Quote from: Icarus on February 21, 2020, 11:48:19 PM
To set the record straight: No I was not in Hawaii on December 7th. I was a kid who lived in Tampa Florida at that time.  What I do remember, vividly, was the depth of the emotional crush that instantly became a national resolve. There are things so much engraved in ones long term memory that those things are not modified by the passing of time, or  an atrophying brain.

For starters there was national rationing. Meat was rationed and each family was issued food stamps that were required in order to buy a limited quantity of meat.  Gasoline and heating oil was also limited and there were gas stamps that one had to redeem at the gas station in order to buy part of a tank of fuel.  Lucky Strike cigarettes were popular. Their package came in a dark green color. Green dye was a needed material for the war effort....think camouflage colors on war machines like tanks and planes.  The cigarette manufacturer changed their packages to pure white.  My father worked in a shipyard, we had frequent air raid drills in school and frequent required "blackouts" at night.   Air raid sirens signaled the need to blackout, automobile lights had the top half of the headlight permanently blocked out.  Most of all there were no skeptics about the need for unity and cooperation for the benefit of the war effort.   That was a time of American patriotism and resolve that we may never ever see again. 

Too damned bad that we are now so divisive, unappreciative, and stupid.  Too many of our American  Bubbas would shoot us in a fit of rage for rationing his beef steak and potatoes.

I have vivid memories of what we would now describe as insufferable hardships.  I suspect that Tank, Siz, Essie Mae, et al  might be acquainted with some older Brit citizens who have been through the 1940s hell that was indescribably  worse than mine.  We never were bombed, England was.  Here is a sincere salute to those indomitable Brits who fought back valiantly, no matter what.

Thank you for putting that straight. One other clarification please, how old were you then?
If religions were TV channels atheism is turning the TV off.
"Religion is a culture of faith; science is a culture of doubt." ― Richard P. Feynman
'It is said that your life flashes before your eyes just before you die. That is true, it's called Life.' - Terry Pratchett
Remember, your inability to grasp science is not a valid argument against it.

Icarus

11.5 years old. Conscious of the seriousness of the event and its aftermath.  For example I, along with thousands of other kids, sought out empty cigarette packages.  The interior of the  packages were typically laminated with tin foil.   We peeled the foil from the paper and made balls of foil that were eventually converted to a useful alloy for the war effort.  No one was compensated for that kind of effort.  That was part of the deal, our freedom and maybe even our survival was the deal that everyone seemed to understand.

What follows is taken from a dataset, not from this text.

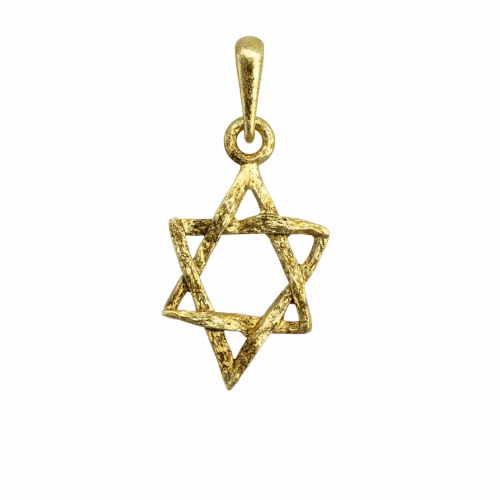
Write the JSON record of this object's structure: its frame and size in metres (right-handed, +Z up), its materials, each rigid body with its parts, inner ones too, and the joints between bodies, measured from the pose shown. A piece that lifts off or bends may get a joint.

Once again I salute the resolve and courage  of the Brits whose efforts did not necessarily include kids with tin foil.  They made Spitfires and Mosquito Bombers partly of plywood, we made tanks and munitions and "liberty ships" of concrete. ...

It is near 10 Pm as I write this.  I went to the kitchen to get some Ice from the refrigerator for my wee dram o' scotch.  I puhsed a button and ice cubes came spilling into my glass, as usual. Somehow, that reminded me of the ice wagons of the early forties.  Many were horse drawn wagons that carried 300 pound blocks of ice. The "Iceman' would use his ice picks to chop the blocks into smaller blocks that cost 5 cents or larger ones at 8 cents.  The chunks of ice were carried into the houses and stores that had "ice boxes" not refrigerators.  The kids, in summer, would run after the ice wagons to get the small chips of ice that broke from the chopping process.  Yep, I am on a nostalgia kick.  Please forgive me for that.

hermes2015

Quote from: Icarus on February 23, 2020, 02:55:46 AM
11.5 years old. Conscious of the seriousness of the event and its aftermath.  For example I, along with thousands of other kids, sought out empty cigarette packages.  The interior of the  packages were typically laminated with tin foil.   We peeled the foil from the paper and made balls of foil that were eventually converted to a useful alloy for the war effort.  No one was compensated for that kind of effort.  That was part of the deal, our freedom and maybe even our survival was the deal that everyone seemed to understand.

Once again I salute the resolve and courage  of the Brits whose efforts did not necessarily include kids with tin foil.  They made Spitfires and Mosquito Bombers partly of plywood, we made tanks and munitions and "liberty ships" of concrete. ...

It is near 10 Pm as I write this.  I went to the kitchen to get some Ice from the refrigerator for my wee dram o' scotch.  I puhsed a button and ice cubes came spilling into my glass, as usual. Somehow, that reminded me of the ice wagons of the early forties.  Many were horse drawn wagons that carried 300 pound blocks of ice. The "Iceman' would use his ice picks to chop the blocks into smaller blocks that cost 5 cents or larger ones at 8 cents.  The chunks of ice were carried into the houses and stores that had "ice boxes" not refrigerators.  The kids, in summer, would run after the ice wagons to get the small chips of ice that broke from the chopping process.  Yep, I am on a nostalgia kick.  Please forgive me for that.

I salute you, Icarus.  :spock:
"Eventually everything connects - people, ideas, objects. The quality of the connections is the key to quality per se."